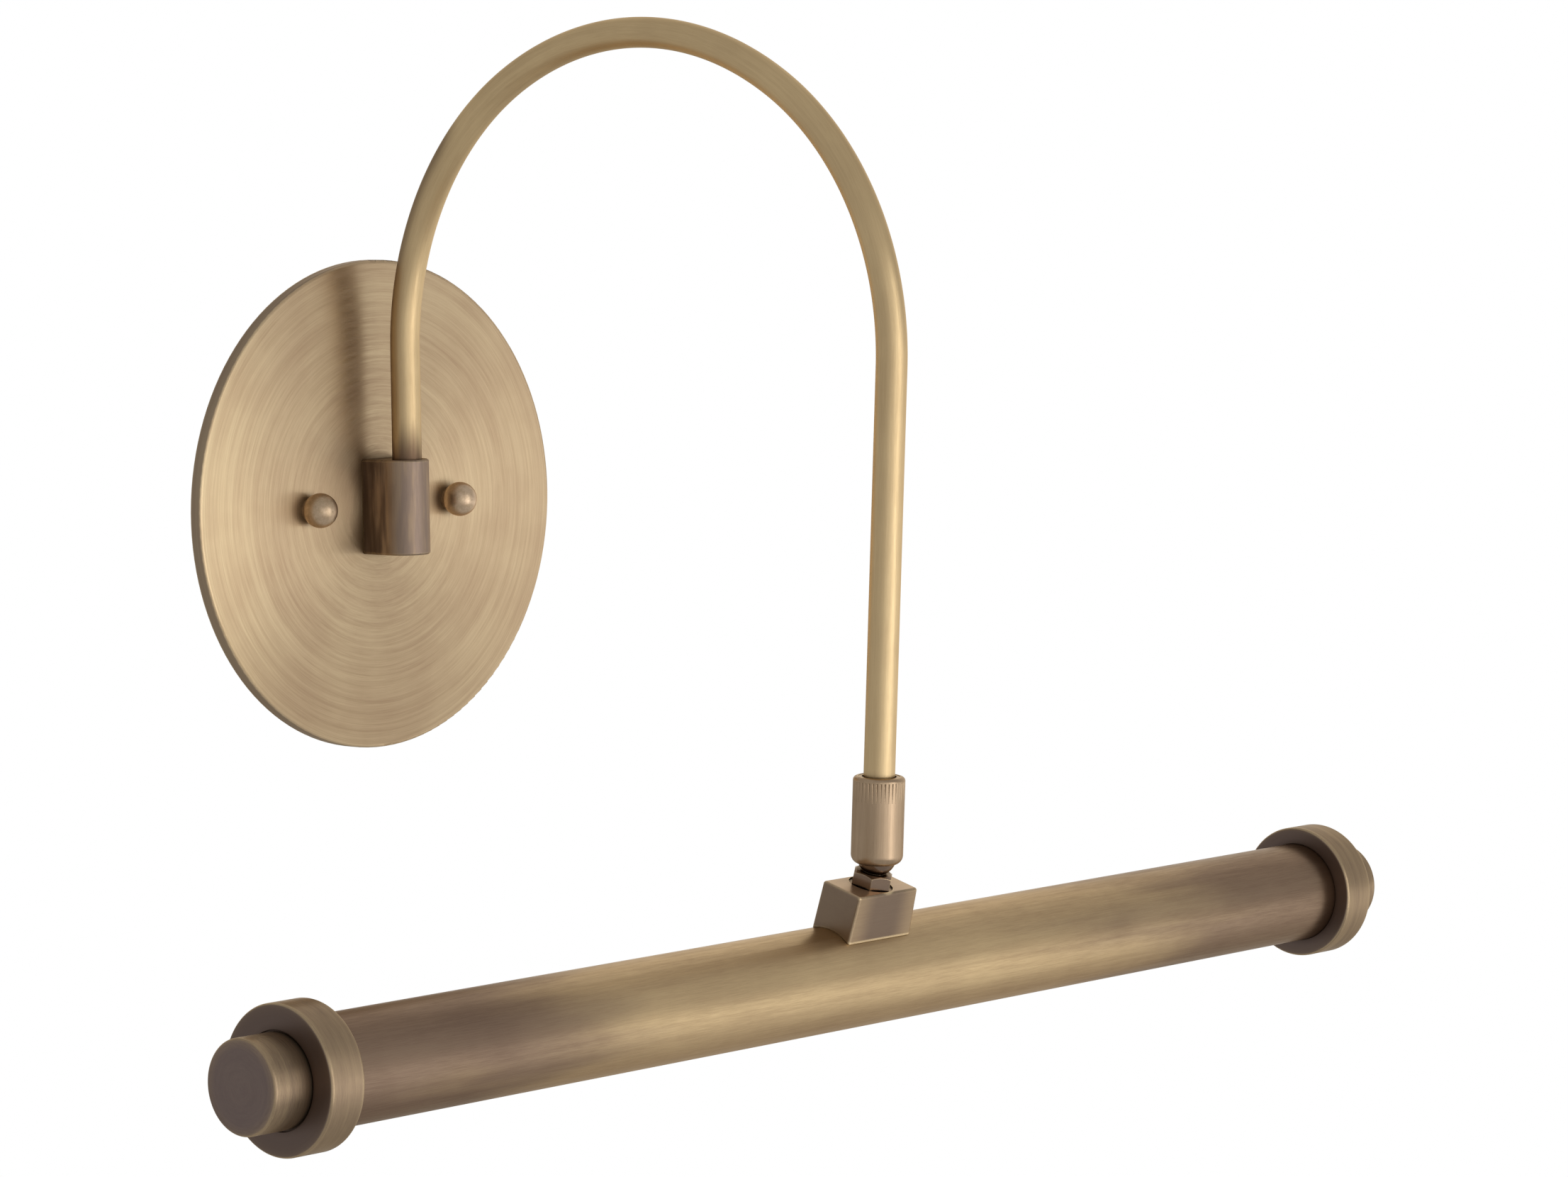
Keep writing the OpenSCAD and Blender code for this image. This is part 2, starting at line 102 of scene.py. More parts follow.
# ---------------------------------------------------------------- node trees
class Graph:
    """A node tree, emptied, with short calls for the nodes used here."""

    def __init__(self, tree):
        self.tree = tree
        self.tree.nodes.clear()

    def node(self, kind, inputs=None, **settings):
        made = self.tree.nodes.new("ShaderNode" + kind)
        for key, value in settings.items():
            setattr(made, key, value)
        for key, value in (inputs or {}).items():
            self.set(made.inputs[key], value)
        return made

    def set(self, socket, value):
        if isinstance(value, bpy.types.NodeSocket):
            self.tree.links.new(value, socket)
        else:
            socket.default_value = value

    def position(self):
        """The point on the piece, in metres, fixed to the piece."""
        return self.node("TexCoord").outputs["Object"]

    def normal(self):
        """The surface's direction, fixed to the piece, so that it holds when the piece moves."""
        return self.turned(self.node("NewGeometry").outputs["Normal"], "NORMAL", "WORLD", "OBJECT")

    def attribute(self, name):
        return self.node("Attribute", attribute_name=name).outputs["Vector"]

    def turned(self, vector, kind, source, target):
        spaces = {"convert_from": source, "convert_to": target}
        return self.node("VectorTransform", {0: vector}, vector_type=kind, **spaces).outputs[0]

    def math(self, operation, first, second=0.0):
        return self.node("Math", {0: first, 1: second}, operation=operation).outputs[0]

    def weigh(self, first, second, share):
        """The sum of two values, where the second has this share and the first has the rest."""
        first = self.math("MULTIPLY", first, 1.0 - share)
        return self.math("ADD", first, self.math("MULTIPLY", second, share))

    def vector(self, operation, first, second=(0.0, 0.0, 0.0)):
        made = self.node("VectorMath", {0: first, 1: second}, operation=operation)
        return made.outputs["Value" if operation in ("LENGTH", "DOT_PRODUCT") else "Vector"]

    def split(self, vector):
        return self.node("SeparateXYZ", {0: vector}).outputs

    def join(self, x, y, z):
        return self.node("CombineXYZ", {0: x, 1: y, 2: z}).outputs[0]

    def noise(self, vector, scale, detail, rough):
        """Noise of about 0.5, with this many waves in a metre of the vector."""
        inputs = {"Vector": vector, "Scale": scale, "Detail": detail, "Roughness": rough}
        return self.node("TexNoise", inputs).outputs["Fac"]

    def occlusion(self, distance, samples, inside=False):
        """Openness around a point, 1 where nothing is near: the air, or with inside, the metal."""
        made = self.node("AmbientOcclusion", {"Distance": distance}, samples=samples, inside=inside)
        return made.outputs["AO"]

    def range(self, value, low, high, new_low=0.0, new_high=1.0, smooth=True):
        """The value carried from one range to another, and held at the new range's ends."""
        names = ["Value", "From Min", "From Max", "To Min", "To Max"]
        made = self.node("MapRange", dict(zip(names, [value, low, high, new_low, new_high])))
        if smooth:
            made.interpolation_type = "SMOOTHSTEP"
        return made.outputs[0]

    def blend(self, factor, first, second, how="MIX"):
        made = self.node("Mix", data_type="RGBA", blend_type=how)
        self.set(made.inputs["Factor"], factor)
        self.set(made.inputs[6], first)
        self.set(made.inputs[7], second)
        return made.outputs[2]

    def relief(self, height, depth, strength, bevel):
        """The surface's direction with fine relief on it, and with its edges softened."""
        rounded = self.node("Bevel", {"Radius": bevel}, samples=6).outputs[0]
        inputs = {"Height": height, "Distance": depth, "Strength": strength, "Normal": rounded}
        return self.node("Bump", inputs).outputs[0]

    def finish(self, **inputs):
        names = {key.replace("_", " "): value for key, value in inputs.items()}
        shader = self.node("BsdfPrincipled", names)
        self.node("OutputMaterial", {"Surface": shader.outputs[0]})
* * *
Set exercise :: Please write out exactly the lines from the start of the data through the line that contains "self.tree.nodes.clear()", both ends included, and nothing else.

Written answer ::
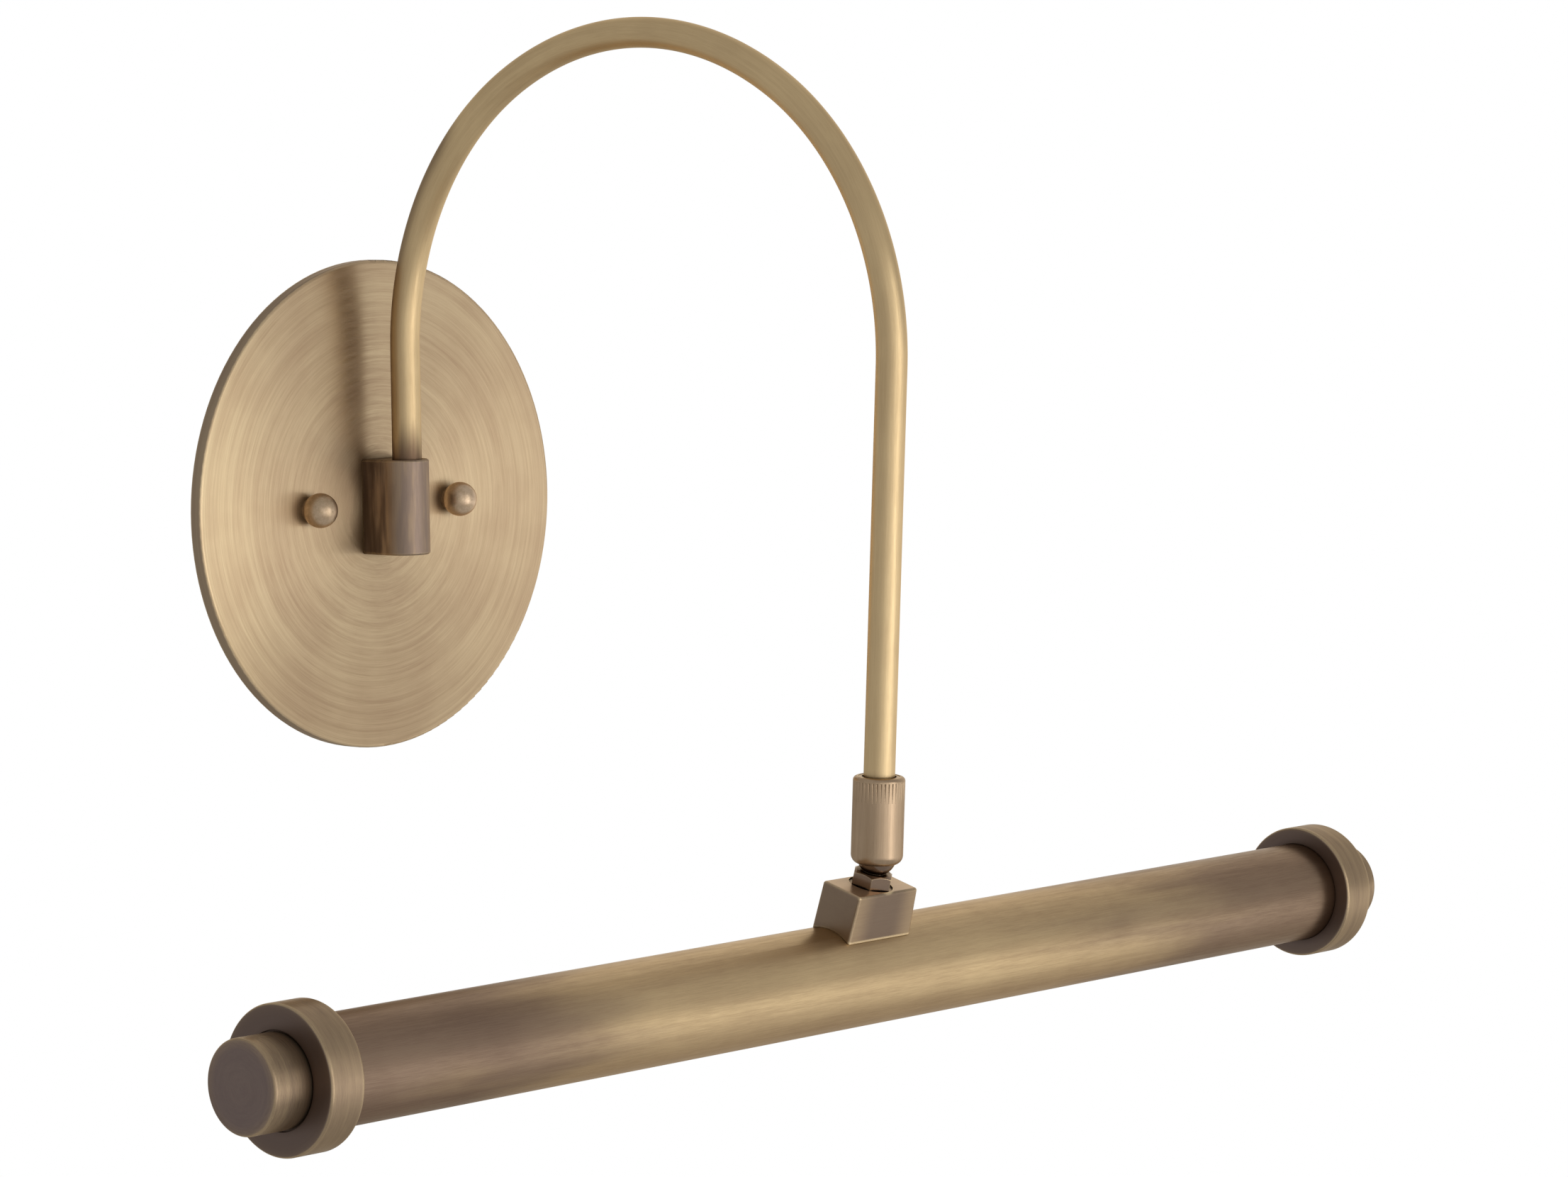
Keep writing the OpenSCAD and Blender code for this image. This is part 2, starting at line 102 of scene.py. More parts follow.
# ---------------------------------------------------------------- node trees
class Graph:
    """A node tree, emptied, with short calls for the nodes used here."""

    def __init__(self, tree):
        self.tree = tree
        self.tree.nodes.clear()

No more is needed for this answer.